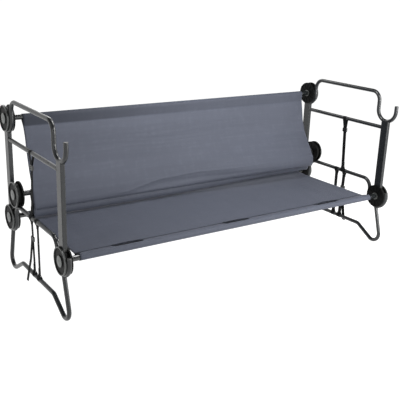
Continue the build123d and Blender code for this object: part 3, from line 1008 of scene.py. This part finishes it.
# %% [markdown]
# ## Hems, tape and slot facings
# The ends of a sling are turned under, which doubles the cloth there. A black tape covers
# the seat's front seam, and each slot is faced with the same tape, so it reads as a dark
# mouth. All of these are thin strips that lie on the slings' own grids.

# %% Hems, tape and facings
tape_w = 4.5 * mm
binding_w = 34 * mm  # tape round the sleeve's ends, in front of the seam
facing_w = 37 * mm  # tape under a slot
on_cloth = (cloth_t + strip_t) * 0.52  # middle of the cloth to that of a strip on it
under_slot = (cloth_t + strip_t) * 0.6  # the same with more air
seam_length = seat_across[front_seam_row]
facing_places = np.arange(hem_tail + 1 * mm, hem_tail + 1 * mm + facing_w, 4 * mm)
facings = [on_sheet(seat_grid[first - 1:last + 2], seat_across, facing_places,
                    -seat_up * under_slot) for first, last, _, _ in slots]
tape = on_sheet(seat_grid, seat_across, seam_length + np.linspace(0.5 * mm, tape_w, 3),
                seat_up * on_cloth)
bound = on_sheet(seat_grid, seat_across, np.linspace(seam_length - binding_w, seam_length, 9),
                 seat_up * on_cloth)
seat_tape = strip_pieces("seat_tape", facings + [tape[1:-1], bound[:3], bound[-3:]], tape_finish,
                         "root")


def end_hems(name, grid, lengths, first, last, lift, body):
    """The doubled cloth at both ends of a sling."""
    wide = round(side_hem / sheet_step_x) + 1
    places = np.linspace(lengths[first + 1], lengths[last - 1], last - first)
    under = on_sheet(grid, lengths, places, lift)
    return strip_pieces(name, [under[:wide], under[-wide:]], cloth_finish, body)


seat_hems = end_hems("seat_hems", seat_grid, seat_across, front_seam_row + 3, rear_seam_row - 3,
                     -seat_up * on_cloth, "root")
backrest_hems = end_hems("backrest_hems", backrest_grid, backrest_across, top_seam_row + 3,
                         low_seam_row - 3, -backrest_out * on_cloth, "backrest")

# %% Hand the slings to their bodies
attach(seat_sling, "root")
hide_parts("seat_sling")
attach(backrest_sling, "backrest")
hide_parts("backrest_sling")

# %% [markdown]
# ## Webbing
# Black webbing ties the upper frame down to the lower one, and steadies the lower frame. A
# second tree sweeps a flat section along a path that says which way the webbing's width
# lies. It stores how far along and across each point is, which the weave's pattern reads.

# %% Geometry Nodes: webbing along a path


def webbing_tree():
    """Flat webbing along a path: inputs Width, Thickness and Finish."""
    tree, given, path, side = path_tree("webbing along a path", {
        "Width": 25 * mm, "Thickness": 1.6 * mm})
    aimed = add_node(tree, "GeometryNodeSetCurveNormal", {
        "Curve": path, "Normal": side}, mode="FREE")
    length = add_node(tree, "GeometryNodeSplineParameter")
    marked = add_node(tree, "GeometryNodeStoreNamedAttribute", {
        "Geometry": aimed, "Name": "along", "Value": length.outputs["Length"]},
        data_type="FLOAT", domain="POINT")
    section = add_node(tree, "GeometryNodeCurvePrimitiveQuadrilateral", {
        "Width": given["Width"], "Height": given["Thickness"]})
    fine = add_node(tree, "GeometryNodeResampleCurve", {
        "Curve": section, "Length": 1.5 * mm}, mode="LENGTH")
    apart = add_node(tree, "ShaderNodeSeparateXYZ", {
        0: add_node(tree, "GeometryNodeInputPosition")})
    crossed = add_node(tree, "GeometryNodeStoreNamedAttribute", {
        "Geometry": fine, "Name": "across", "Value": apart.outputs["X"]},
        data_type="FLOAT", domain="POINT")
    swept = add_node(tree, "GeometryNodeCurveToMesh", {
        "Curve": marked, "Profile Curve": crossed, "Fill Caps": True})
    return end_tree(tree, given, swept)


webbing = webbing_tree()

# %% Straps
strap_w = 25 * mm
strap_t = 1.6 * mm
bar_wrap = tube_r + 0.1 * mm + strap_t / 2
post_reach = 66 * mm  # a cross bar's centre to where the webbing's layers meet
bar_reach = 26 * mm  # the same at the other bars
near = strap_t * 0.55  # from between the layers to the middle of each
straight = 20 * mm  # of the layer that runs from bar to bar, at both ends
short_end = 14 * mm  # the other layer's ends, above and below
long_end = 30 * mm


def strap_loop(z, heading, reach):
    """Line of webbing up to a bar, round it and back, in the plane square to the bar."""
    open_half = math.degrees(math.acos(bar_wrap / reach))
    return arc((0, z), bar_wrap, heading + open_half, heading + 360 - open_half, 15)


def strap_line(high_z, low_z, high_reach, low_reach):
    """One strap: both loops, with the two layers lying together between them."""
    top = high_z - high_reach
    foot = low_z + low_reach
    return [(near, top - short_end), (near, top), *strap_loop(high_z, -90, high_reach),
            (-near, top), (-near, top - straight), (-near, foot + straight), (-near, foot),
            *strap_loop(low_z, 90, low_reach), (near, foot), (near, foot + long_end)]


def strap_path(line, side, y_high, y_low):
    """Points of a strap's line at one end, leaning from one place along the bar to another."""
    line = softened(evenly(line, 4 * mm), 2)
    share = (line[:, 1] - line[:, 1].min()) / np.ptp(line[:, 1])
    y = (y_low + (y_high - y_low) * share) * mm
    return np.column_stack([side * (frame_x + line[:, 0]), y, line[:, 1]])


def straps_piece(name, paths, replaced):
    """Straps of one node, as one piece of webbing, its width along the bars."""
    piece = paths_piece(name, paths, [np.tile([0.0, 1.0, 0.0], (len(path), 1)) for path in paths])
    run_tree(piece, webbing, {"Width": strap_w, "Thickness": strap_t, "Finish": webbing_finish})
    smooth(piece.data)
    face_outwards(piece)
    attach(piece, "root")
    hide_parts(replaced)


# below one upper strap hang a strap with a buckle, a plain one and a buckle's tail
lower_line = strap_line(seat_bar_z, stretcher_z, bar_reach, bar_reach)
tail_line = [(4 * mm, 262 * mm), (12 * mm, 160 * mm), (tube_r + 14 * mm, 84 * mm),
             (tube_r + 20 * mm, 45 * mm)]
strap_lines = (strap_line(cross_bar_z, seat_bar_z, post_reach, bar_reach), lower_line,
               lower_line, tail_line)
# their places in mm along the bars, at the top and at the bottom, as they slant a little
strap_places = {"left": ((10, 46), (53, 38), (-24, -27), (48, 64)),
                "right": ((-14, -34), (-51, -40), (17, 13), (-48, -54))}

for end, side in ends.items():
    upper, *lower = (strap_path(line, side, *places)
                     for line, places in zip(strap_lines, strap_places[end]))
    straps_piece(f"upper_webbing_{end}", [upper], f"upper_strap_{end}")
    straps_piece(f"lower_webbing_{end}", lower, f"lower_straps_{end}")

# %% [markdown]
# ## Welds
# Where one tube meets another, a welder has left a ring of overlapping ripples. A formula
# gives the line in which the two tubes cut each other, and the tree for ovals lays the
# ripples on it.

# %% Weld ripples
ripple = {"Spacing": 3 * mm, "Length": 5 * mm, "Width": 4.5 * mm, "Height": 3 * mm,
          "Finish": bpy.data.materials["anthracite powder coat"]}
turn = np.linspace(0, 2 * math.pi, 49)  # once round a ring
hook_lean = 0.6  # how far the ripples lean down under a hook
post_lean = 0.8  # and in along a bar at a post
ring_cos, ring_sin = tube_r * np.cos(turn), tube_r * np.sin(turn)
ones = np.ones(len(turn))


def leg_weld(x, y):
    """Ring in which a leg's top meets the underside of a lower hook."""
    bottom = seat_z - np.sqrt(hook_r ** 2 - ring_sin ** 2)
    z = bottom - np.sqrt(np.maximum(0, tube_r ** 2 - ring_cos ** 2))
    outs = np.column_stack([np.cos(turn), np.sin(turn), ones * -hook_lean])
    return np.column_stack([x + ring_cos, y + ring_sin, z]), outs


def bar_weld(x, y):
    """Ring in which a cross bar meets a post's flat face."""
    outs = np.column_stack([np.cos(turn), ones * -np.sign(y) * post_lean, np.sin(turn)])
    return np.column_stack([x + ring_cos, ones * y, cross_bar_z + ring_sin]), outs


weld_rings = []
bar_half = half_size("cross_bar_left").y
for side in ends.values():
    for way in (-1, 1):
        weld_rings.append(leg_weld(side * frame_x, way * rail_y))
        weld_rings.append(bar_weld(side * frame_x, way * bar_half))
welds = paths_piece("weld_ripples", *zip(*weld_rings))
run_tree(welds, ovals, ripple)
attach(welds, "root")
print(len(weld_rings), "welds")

........

Exactly as they stand, set down the lines from the top of the data through the line with "# mouth. All".

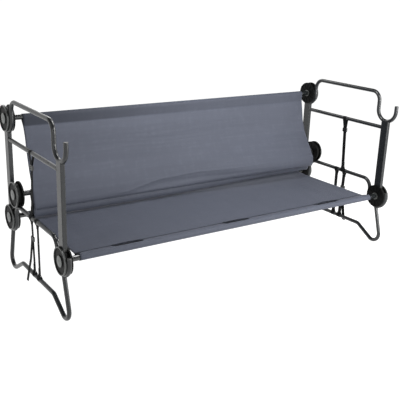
Continue the build123d and Blender code for this object: part 3, from line 1008 of scene.py. This part finishes it.
# %% [markdown]
# ## Hems, tape and slot facings
# The ends of a sling are turned under, which doubles the cloth there. A black tape covers
# the seat's front seam, and each slot is faced with the same tape, so it reads as a dark
# mouth. All of these are thin strips that lie on the slings' own grids.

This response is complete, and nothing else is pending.